- **Job**: Beginning with the first line of the data below, reproduce every line unchanged, ending with the line that holds "height: Its height.".

- **Data**:
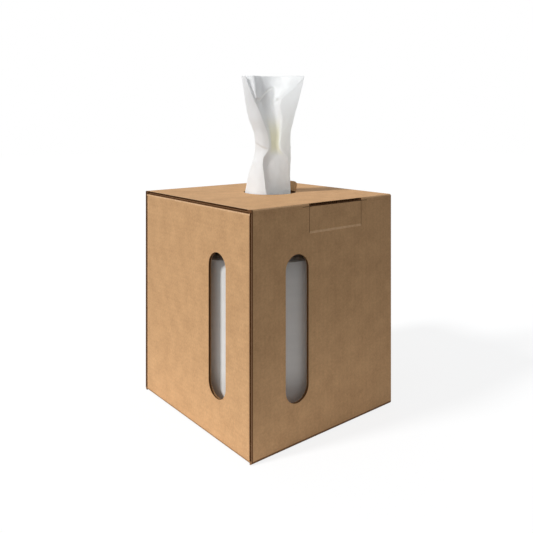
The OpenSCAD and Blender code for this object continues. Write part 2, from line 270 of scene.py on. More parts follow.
def board_faces(half_w: float, half_d: float, height: float) -> bpy.types.NodeTree:
    """Builds the group that tells a folded board's faces, raw edges and outer edges apart, for the painted
    shade in its fluting, on its raw ends, along its bottom and under the lid, and for the paler outer edges,
    real fraying with a painted highlight.

    Args:
        half_w: Half of the box's width, in metres.
        half_d: Half of its depth.
        height: Its height.

    Returns:
        The group, with Vector, Normal and Pitch in; out come the painted shade of the fluting, the corner
        gap, the bottom band and the lid's edge, the painted shade of the raw ends, the paler outer edges with
        their painted highlight, and the flutes.
    """
    graph, source, out = new_group(
        "board_faces",
        {"Vector": None, "Normal": None, "Pitch": 0.0066},
        {"PaintedShade": "Float", "Raw": "Float", "WearAndHighlight": "Float", "Flutes": "Float"},
    )
    x, y, z = graph.split(source.outputs["Vector"])
    nx, ny, _ = graph.split(source.outputs["Normal"])
    from_side = graph.math("SUBTRACT", half_w, graph.math("ABSOLUTE", x))
    from_front = graph.math("SUBTRACT", half_d, graph.math("ABSOLUTE", y))
    middle = height / 2
    from_end = graph.math("SUBTRACT", middle, graph.math("ABSOLUTE", graph.math("SUBTRACT", z, middle)))
    nearest = graph.math("MINIMUM", graph.math("MINIMUM", from_side, from_front), from_end)
    farthest = graph.math("MAXIMUM", graph.math("MAXIMUM", from_side, from_front), from_end)
    total = graph.math("ADD", graph.math("ADD", from_side, from_front), from_end)
    second = graph.math("SUBTRACT", graph.math("SUBTRACT", total, nearest), farthest)
    # Painted shade: the fluting inside the board, seen at raw edges and in the windows, is coloured dark as
    # if lying in shadow.
    below_liner = graph.spread(nearest, *LINER)
    above_liner = graph.spread(nearest, 0.0028, 0.0031, 1.0, 0.0)
    core_shade = graph.math("MULTIPLY", below_liner, above_liner)
    # Painted shade: a dark strip on the front face beside its left corner, where the gap at the corner lies
    # in shadow.
    corner_gap_shade = graph.spread(graph.math("ADD", half_w, x), 0.0014, 0.0024, 0.92, 0.0)
    faces_front = graph.math("LESS_THAN", ny, -0.5)
    corner_gap_shade = graph.math("MULTIPLY", corner_gap_shade, faces_front)
    # Painted shade: a dark band along the bottom of the walls, strongest on the front, standing in for the
    # shadow where the box meets the floor.
    bottom_shade_share = graph.math("MULTIPLY_ADD", faces_front, 0.4, 0.5)
    bottom_shade = graph.math("MULTIPLY", graph.spread(z, 0.0030, 0.0042, 1.0, 0.0), bottom_shade_share)
    on_side = graph.math("GREATER_THAN", graph.math("ABSOLUTE", nx), 0.5)
    down = graph.math("SUBTRACT", height, z)
    # Painted shade: on the side faces, the lid's raw edge and the gap under it are coloured dark as if in
    # shadow.
    below_lid_liner = graph.spread(down, *LINER)
    above_wall = graph.spread(down, 0.0038, 0.0040, 1.0, 0.0)
    lid_edge_shade = graph.math("MULTIPLY", graph.math("MULTIPLY", below_lid_liner, above_wall), on_side)
    # Painted shade: the corner gap, the bottom band and the lid's edge join the fluting's dark colour.
    edge_shades = graph.math("MAXIMUM", graph.math("MAXIMUM", corner_gap_shade, bottom_shade), lid_edge_shade)
    graph.feed(out.inputs["PaintedShade"], graph.math("MAXIMUM", core_shade, edge_shades))
    # Painted highlight: a pale line along the side walls just under the lid, where the walls' top folds catch
    # the light.
    from_wall_top = graph.math("ABSOLUTE", graph.math("SUBTRACT", down, FOLD_HIGHLIGHT_DROP))
    fold_highlight = graph.math("MULTIPLY", graph.spread(from_wall_top, 0.0009, 0.0015, 1.0, 0.0), on_side)
    # Paler outer edges and corners: real fraying with a painted highlight.
    wear_and_highlight = graph.math("MAXIMUM", graph.spread(second, 0.0, 0.0022, 1.0, 0.0), fold_highlight)
    graph.feed(out.inputs["WearAndHighlight"], wear_and_highlight)
    # Painted shade: on the side faces, the front and back walls' raw ends are coloured dark, as the fluting
    # there lies in shadow.
    at_end = graph.math("LESS_THAN", from_front, RAW_END)
    graph.feed(out.inputs["Raw"], graph.math("MULTIPLY", on_side, at_end))
    sidewise = graph.add("Mix", data_type="FLOAT")
    for index, value in ((0, on_side), (2, x), (3, z)):
        graph.feed(sidewise.inputs[index], value)
    turns = graph.math("DIVIDE", sidewise.outputs[0], source.outputs["Pitch"])
    wave = graph.math("SINE", graph.math("MULTIPLY", turns, 2 * math.pi))
    graph.feed(out.inputs["Flutes"], graph.math("MULTIPLY_ADD", wave, 0.5, 0.5))
    return graph.tree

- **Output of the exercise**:
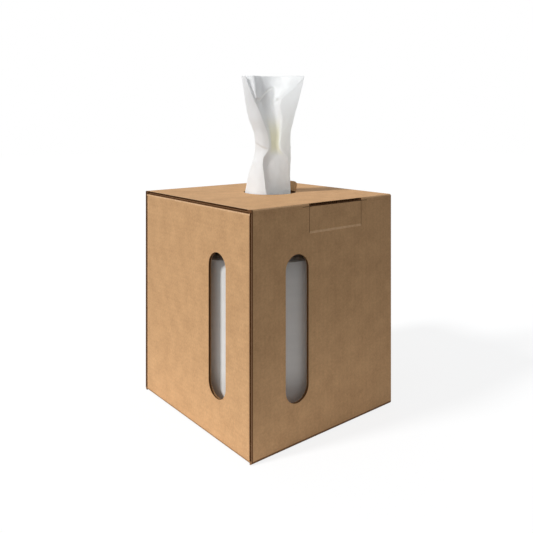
The OpenSCAD and Blender code for this object continues. Write part 2, from line 270 of scene.py on. More parts follow.
def board_faces(half_w: float, half_d: float, height: float) -> bpy.types.NodeTree:
    """Builds the group that tells a folded board's faces, raw edges and outer edges apart, for the painted
    shade in its fluting, on its raw ends, along its bottom and under the lid, and for the paler outer edges,
    real fraying with a painted highlight.

    Args:
        half_w: Half of the box's width, in metres.
        half_d: Half of its depth.
        height: Its height.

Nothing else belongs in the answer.